Savoy has failed however to establish Trafalgar's "intent to defraud . . . or frustrate". That element is not lightly inferred; it must be supported by evidentiary facts as opposed to mere conclusions. Brastex Corp. v. Allen Intern, Inc., 702 F.2d 326, 331 (2d Cir.1983). In any event, insofar as Savoy has not even attempted to trace the funds, it has not demonstrated a probability that it will succeed on the merits of its action as required by N.Y.C.P.L.R. 6212(a). See Tampimex Oil Limited v. Latina Trading Corporation, 558 F. Supp. 1201 (S.D.N.Y.1983). Accordingly, Savoy's request for the creation of an interest-bearing escrow account is denied.
Conclusion
The motions for summary judgment, for a declaration of nondischargeability and for the creation of an escrow are denied. However, since F.R.C.P. 56(d), made applicable to adversary proceedings by virtue of F.R.B.P. 7056, directs this court on denial of a motion for summary judgment to ascertain what material facts exist without substantial controversy and to make an order specifying those facts, including the extent to which the amount of damages is not in controversy and, further, since Trafalgar has failed to challenge the assertions of Alpha and Savoy that they tendered checks in the aggregate amounts of $22,176.00 and $12,385.67, respectively, which were deposited into Trafalgar's general bank account, those facts are not in controversy.

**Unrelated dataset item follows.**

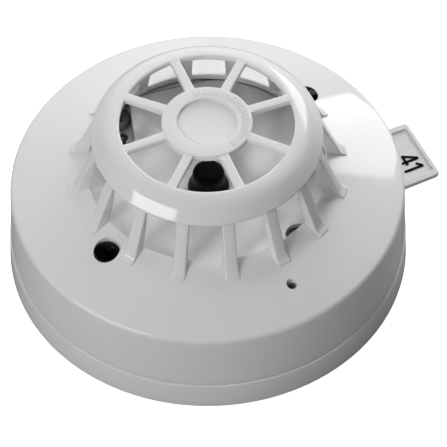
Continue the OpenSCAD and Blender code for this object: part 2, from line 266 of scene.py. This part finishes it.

SETTLE separate orders with respect to each adversary proceeding.
NOTES
[1] N.Y. General Obligations Law § 7-103 provides in pertinent part that "[w]henever money shall be deposited or advanced on a contract or license agreement for the use or rental of real property as security for the performance of the contract or agreement or to be applied to payments upon such contract or agreement when due such money with interest accuring thereon, if any, until repaid or so applied, shall continue to be the money of the person making such deposit or advance and shall be held in trust by the person with whom such deposit or advance shall not be mingled with the personal moneys or become an asset of the person receiving the same, but may be disposed of as provided in section thirteen hundred two-a of the penal law."